One of his main points, and one he returned to throughout the evening, was guts. “Special guts,” he called them; “great guts,” he said. “Try to put those in a computer and pick out [who’s going to win]. Not gonna happen.”

With clips of pinnacle plays and crushing calamities that befell the 2011 Cardinals, La Russa narrated the video in his methodical, meticulous style.

Everything from injuries (Pitcher Adam Wainwright’s early disappearance from the mound was the first big blip on the team’s radar) to the team’s tailspin in June offered La Russa a chance to repeat his mantra (guts, guts, guts) and boast about the “guys.”

The Lesher crowd sucked it up, even forgiving his side knocks at Tim Lincecum’s  hair and party habits and the Oakland A’s approach to team building.

“You can never compute a guy’s willingness to compete and beat,” he claimed. “You have to watch it. You can’t 'moneyball' it.”

La Russa’s insights were the highlight, as much as Albert Pujols’ heroic at bats and Allen Craig’s home-run-robbing catch at the fence, which earned bursts of applause and shouts of “Yes!” from the Lesher balcony.

“You do what you think is right. It’s easy. If it works, it’s a good decision,” he said, about making trades and difficult decision points throughout the season.

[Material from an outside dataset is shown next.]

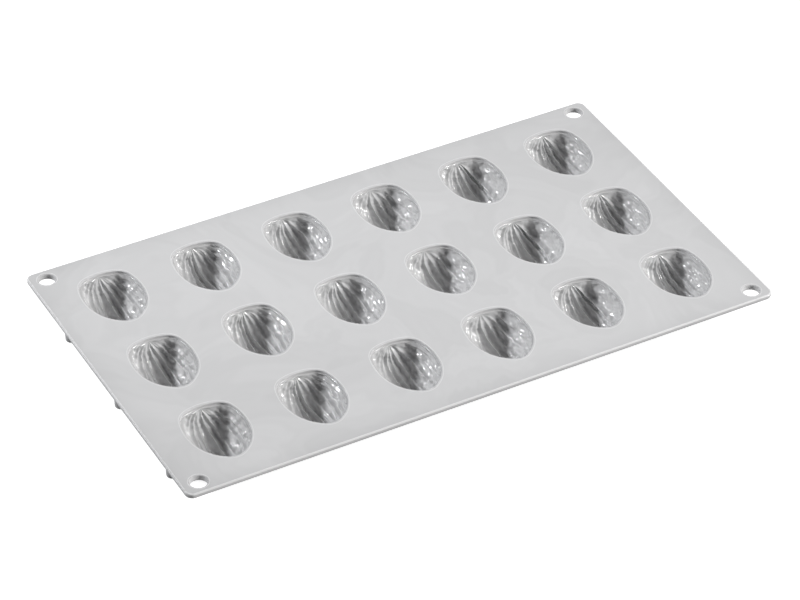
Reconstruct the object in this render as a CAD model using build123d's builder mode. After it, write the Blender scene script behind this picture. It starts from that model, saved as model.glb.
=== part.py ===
from build123d import *
from math import atan2, cos, degrees, hypot, pi, radians, sin, sqrt
import os

# Silicone baking mold: a flat sheet with eighteen half-walnut cups and six support feet.
# Millimetres, +Z up, +X along the long side, +Y towards the blunt ends of the walnuts.
# The origin is the middle of the surface that the mold stands on.

# Sheet
sheet_length = 300.0
sheet_width = 175.0
sheet_thickness = 2.8
sheet_corner_radius = 6.0
sheet_edge_break = 0.7

# Holes in the sheet's corners
hole_diameter = 8.0
hole_inset_x = 8.3
hole_inset_y = 7.0

# Grid of cups: the outer mouths' middles lie this far inside the sheet's edges, the others evenly between them
row_names = ("front", "middle", "back")
cup_inset_x = 31.0
cup_inset_y = 33.6

# Mouth of a cup: an egg of tangent arcs in plan, blunt towards +Y, measured from its widest line
mouth_width = 28.4
mouth_blunt_length = 16.1
mouth_tip_length = 21.5
side_radius = 32.7
shoulder_radius = 8.0
blunt_radius = 24.0
flank_radius = 21.0
tip_radius = 7.6

# Cup: a smooth collar at the mouth, a ledge in the sheet, and the walnut from the ledge down
stand_height = 14.2
collar_depth = 1.5
ledge_width = 0.5
cup_wall = 1.6
cup_floor = 1.6
sole_flat_depth = 0.5
reach_share = 0.993

# Outside of a cup, smooth
outside_rib_count = 8
outside_stations = 7

# Walnut inside, one form for each column: ribs in a full turn, depth of the flutes, turn about the long axis
rib_counts = (16, 16, 16, 12, 14, 14)
flute_shares = (0.08, 0.09, 0.09, 0.11, 0.09, 0.10)
rib_turn_degrees = (0.0, 6.0, 11.0, 8.0, 4.0, 13.0)
walnut_stations = 7

# Feet under the short edges, one in line with each row of cups
foot_inset = 7.7
foot_diameter = 6.0

# Levels and places worked out from the above
underside = stand_height
top_face = underside + sheet_thickness
parting_level = top_face - collar_depth
cup_rows = len(row_names)
cup_columns = len(rib_counts)
column_pitch = (sheet_length - 2 * cup_inset_x) / (cup_columns - 1)
row_pitch = (sheet_width - 2 * cup_inset_y) / (cup_rows - 1)
column_places = [(column - (cup_columns - 1) / 2) * column_pitch for column in range(cup_columns)]
row_places = [(row - (cup_rows - 1) / 2) * row_pitch for row in range(cup_rows)]
mouth_shift = (mouth_tip_length - mouth_blunt_length) / 2
hole_spacing_x = sheet_length - 2 * hole_inset_x
hole_spacing_y = sheet_width - 2 * hole_inset_y
foot_spacing = sheet_length - 2 * foot_inset


def quarter_arcs(half_width, length, radii):
    """Three tangent arcs from (half_width, 0) to (0, length), each as centre, radius, start and end angle.

    The middle arc's centre is where it can touch both others: two sides of a triangle on the line of their centres.
    """
    side, middle, end = radii
    side_x = half_width - side
    end_y = length - end
    base = hypot(side_x, end_y)
    to_side = side - middle
    to_end = abs(end - middle)
    along = (to_side**2 - to_end**2 + base**2) / (2 * base)
    turned = 1 if end > middle else -1
    off = turned * sqrt(to_side**2 - along**2)
    x = side_x - side_x / base * along - end_y / base * off
    y = end_y / base * along - side_x / base * off
    first = atan2(y, x - side_x)
    last = atan2(turned * (y - end_y), turned * x)
    return (
        ((side_x, 0), side, 0, first),
        ((x, y), middle, first, last),
        ((0, end_y), end, last, pi / 2),
    )


def egg_quarters(grow=0.0):
    """Arcs of the egg's right side, blunt quarter and tip quarter, grown outwards by a margin."""
    quarters = []
    for length, middle, end in (
        (mouth_blunt_length, shoulder_radius, blunt_radius),
        (mouth_tip_length, flank_radius, tip_radius),
    ):
        radii = [radius + grow for radius in (side_radius, middle, end)]
        quarters.append(quarter_arcs(mouth_width / 2 + grow, length + grow, radii))
    return quarters


def mouth_sketch():
    """Egg of a cup's mouth, about its widest line."""
    with BuildSketch() as egg:
        with BuildLine():
            for way, quarter in zip((1, -1), egg_quarters()):
                for (x, y), radius, first, last in quarter:
                    CenterArc((x, way * y), radius, way * degrees(first), way * degrees(last - first))
            mirror(about=Plane.YZ)
        make_face()
    return egg.sketch


def half_width_at(y, grow):
    """Half width of the grown egg at a distance y from its widest line, read from its arcs."""
    blunt, tip = egg_quarters(grow)
    for (x, arc_y), radius, _, last in blunt if y > 0 else tip:
        if abs(y) <= arc_y + radius * sin(last):
            return x + sqrt(radius**2 - (abs(y) - arc_y) ** 2)


def make_nut(grow, depth, stations, ribs, flute=0.0, turn=0.0):
    """Whole nut along Y, about its widest line: the grown egg in plan, and a star across, flattened to a depth.

    The stations lie closer together towards both ends. All sections are the same star in other sizes, so each
    side of a rib is one flat face between two stations.
    """
    flattening = depth / (mouth_width / 2 + grow)
    sections = []
    for station in range(stations):
        along = -cos(pi * station / (stations - 1)) * reach_share
        y = along * ((mouth_blunt_length if along > 0 else mouth_tip_length) + grow)
        section = []
        for corner in range(2 * ribs):
            angle = pi * (corner + 0.5) / ribs + radians(turn)
            radius = half_width_at(y, grow) * (1 - flute * (corner % 2))
            section.append((radius * cos(angle), y, flattening * radius * sin(angle)))
        sections.append(section)
    faces = [Face(Wire.make_polygon(section)) for section in (sections[0], sections[-1])]
    for near, far in zip(sections, sections[1:]):
        for corner in range(2 * ribs):
            sides = [near[corner - 1], near[corner], far[corner], far[corner - 1]]
            faces.append(Face(Wire.make_polygon(sides)))
    return Solid(Shell(faces))


def make_cup(walnut):
    """Cup below the sheet, about its mouth's widest line: a smooth nut with a flat sole, less the walnut."""
    outside = make_nut(cup_wall, parting_level + sole_flat_depth, outside_stations, outside_rib_count)
    with BuildPart() as cup:
        with Locations((0, 0, parting_level)):
            add(outside)
            add(walnut, mode=Mode.SUBTRACT)
        split(bisect_by=Plane.XY, keep=Keep.TOP)
        split(bisect_by=Plane.XY.offset(underside), keep=Keep.BOTTOM)
    return cup.part


os.makedirs("parts", exist_ok=True)
mouth = mouth_sketch()
walnuts = [
    make_nut(-ledge_width, parting_level - cup_floor, walnut_stations, *form)
    for form in zip(rib_counts, flute_shares, rib_turn_degrees)
]

# Sheet with the corner holes, the collars of the cups and the upper edge of each walnut
with BuildPart() as sheet:
    with BuildSketch(Plane.XY.offset(underside)):
        RectangleRounded(sheet_length, sheet_width, sheet_corner_radius)
        with GridLocations(hole_spacing_x, hole_spacing_y, 2, 2):
            Circle(hole_diameter / 2, mode=Mode.SUBTRACT)
    extrude(amount=sheet_thickness)
    chamfer(sheet.faces().sort_by(Axis.Z)[-1].outer_wire().edges(), sheet_edge_break)
    with BuildSketch(Plane.XY.offset(parting_level)):
        with Locations(*[(x, y + mouth_shift) for x in column_places for y in row_places]):
            add(mouth)
    extrude(amount=collar_depth, mode=Mode.SUBTRACT)
    for column_x, walnut in zip(column_places, walnuts):
        with Locations(*[(column_x, y + mouth_shift, parting_level) for y in row_places]):
            add(walnut, mode=Mode.SUBTRACT)
sheet.part.label = "sheet"
export_step(sheet.part, "parts/sheet.step")

# Rows of cups that stand apart from each other, one of each form in a row
cups = [make_cup(walnut) for walnut in walnuts]
for row_name, row_y in zip(row_names, row_places):
    with BuildPart() as cup_row:
        for column_x, cup in zip(column_places, cups):
            with Locations((column_x, row_y + mouth_shift, 0)):
                add(cup)
    cup_row.part.label = f"cups_{row_name}_row"
    export_step(cup_row.part, f"parts/cups_{row_name}_row.step")

# Feet at both ends, from the underside down to the surface that the mold stands on
for end_name, foot_x in (("left", -foot_spacing / 2), ("right", foot_spacing / 2)):
    with BuildPart() as feet:
        with Locations(*[(foot_x, row_y, underside / 2) for row_y in row_places]):
            Cylinder(foot_diameter / 2, underside)
    feet.part.label = f"feet_{end_name}_end"
    export_step(feet.part, f"parts/feet_{end_name}_end.step")
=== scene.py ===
"""Looks of a silicone baking mold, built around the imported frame. Metres, +Z up."""

from math import asin, atan2, cos, hypot, pi, radians, sin, sqrt

import bmesh
import bpy
import numpy as np
from mathutils import Matrix, Vector
from mathutils.geometry import delaunay_2d_cdt


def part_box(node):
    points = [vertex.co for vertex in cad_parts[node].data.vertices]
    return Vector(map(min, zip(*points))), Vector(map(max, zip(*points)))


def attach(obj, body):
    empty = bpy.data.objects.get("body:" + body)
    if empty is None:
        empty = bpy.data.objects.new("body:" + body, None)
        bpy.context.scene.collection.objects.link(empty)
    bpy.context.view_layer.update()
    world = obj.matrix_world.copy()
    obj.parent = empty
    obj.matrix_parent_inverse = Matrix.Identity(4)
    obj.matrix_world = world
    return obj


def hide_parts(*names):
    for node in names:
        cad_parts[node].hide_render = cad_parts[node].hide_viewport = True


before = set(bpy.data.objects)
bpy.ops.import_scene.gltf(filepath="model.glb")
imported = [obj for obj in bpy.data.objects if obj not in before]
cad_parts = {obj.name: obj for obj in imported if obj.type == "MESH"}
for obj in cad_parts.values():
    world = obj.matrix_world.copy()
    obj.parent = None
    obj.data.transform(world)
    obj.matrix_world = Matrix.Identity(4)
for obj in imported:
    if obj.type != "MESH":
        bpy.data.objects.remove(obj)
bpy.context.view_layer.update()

MM = 0.001

# Sheet, read from the frame, and the rounding of its edges
sheet_low, sheet_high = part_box("sheet")
TOP = sheet_high.z
UNDER = sheet_low.z
SHEET_LENGTH = sheet_high.x - sheet_low.x
SHEET_WIDTH = sheet_high.y - sheet_low.y
SHEET_CORNER = 3.8 * MM
TOP_ROUNDING = 0.65 * MM
BOTTOM_ROUNDING = 1.2 * MM
HOLE_RADIUS = 4.0 * MM
HOLE_INSET_X = 8.3 * MM
HOLE_INSET_Y = 7.0 * MM
HOLE_ROUNDING = 0.6 * MM

# Mouth of a cup: an egg of tangent arcs, blunt towards +Y, measured from its widest line
MOUTH_WIDTH = 28.4 * MM
BLUNT_LENGTH = 16.1 * MM
TIP_LENGTH = 21.5 * MM
SIDE_RADIUS = 32.7 * MM
SHOULDER_RADIUS = 8.0 * MM
BLUNT_RADIUS = 24.0 * MM
FLANK_RADIUS = 21.0 * MM
TIP_RADIUS = 7.6 * MM
MOUTH_SHIFT = (TIP_LENGTH - BLUNT_LENGTH) / 2

# Rim of a mouth: a rounding, a gap that is wide at the egg's ends and narrow at its sides, and a ring of
# painted highlight
RIM_ROUNDING = 0.45 * MM
END_GAP = 0.65 * MM
SIDE_GAP = 0.013 * MM
RIM_HIGHLIGHT_BAND = 0.42 * MM

# Collar below the rim, and the ledge at its foot, wider beside the pole, where the walnut comes to a point
COLLAR = 1.5 * MM
PARTING = TOP - COLLAR
LEDGE = 0.4 * MM
LEDGE_FILLET = 0.2 * MM
LEDGE_SHOULDER = 0.6 * MM
SHOULDER_PLACE = 4.2 * MM
SHOULDER_REACH = 2.6 * MM

# Cup under the sheet
CUP_WALL = 1.6 * MM
CUP_FLOOR = 1.6 * MM
CUP_FILLET = 0.9 * MM
SOLE_SHARE = 0.3

# Feet
FOOT_RADIUS = 3.0 * MM
FOOT_TAPER = 0.35 * MM
FOOT_FILLET = 0.9 * MM
FOOT_ROUNDING = 1.1 * MM

# Places of the cups and holes
ROWS = ("front", "middle", "back")
COLUMNS = 6
COLUMN_PITCH = 47.6 * MM
ROW_PITCH = 53.9 * MM
COLUMN_PLACES = [(column - (COLUMNS - 1) / 2) * COLUMN_PITCH for column in range(COLUMNS)]
ROW_PLACES = [(row - (len(ROWS) - 1) / 2) * ROW_PITCH for row in range(len(ROWS))]
MOUTHS = [(x, y + MOUTH_SHIFT) for x in COLUMN_PLACES for y in ROW_PLACES]
HOLES = [
    (side_x * (SHEET_LENGTH / 2 - HOLE_INSET_X), side_y * (SHEET_WIDTH / 2 - HOLE_INSET_Y))
    for side_x in (-1, 1)
    for side_y in (-1, 1)
]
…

Other managerial advice came in bullet form:

  • Never allow friction between hitters and pitchers.
  • Never set up drilling (intentionally hitting a batter) when you can’t get someone out.
  • If someone messes with my players (drills them), I’ll always respond.
  • Technology isn’t perfect and fans are loud, a point he made indirectly when addressing and dismissing the importance of a cell phone call to the bullpen that became a “Can you hear me now?” reenactment.
  • Never smile until it’s over, because the gods are watching and they’ll get ya.
  • Go deep in the bullpen in the inning you are in. Don’t play ahead.

La Russa also explained what drove him to retire. 

“The worst part of the job was the 192 games and every inning where I sat in the dugout watching and worrying about hitters getting hit,” he said noting that high drills — pitching inside and high—puts players at incredible risk of concussions. “That wears you out.”

As the evening wound down, La Russa looked anything but retired. At three-plus hours, he was just getting warmed up. Even Animal Rescue Foundation (the Walnut Creek agency that La Russa leads) staffers at the event said it’s hard to predict where La Russa is headed, one thing is for sure: his next move will be gutsy.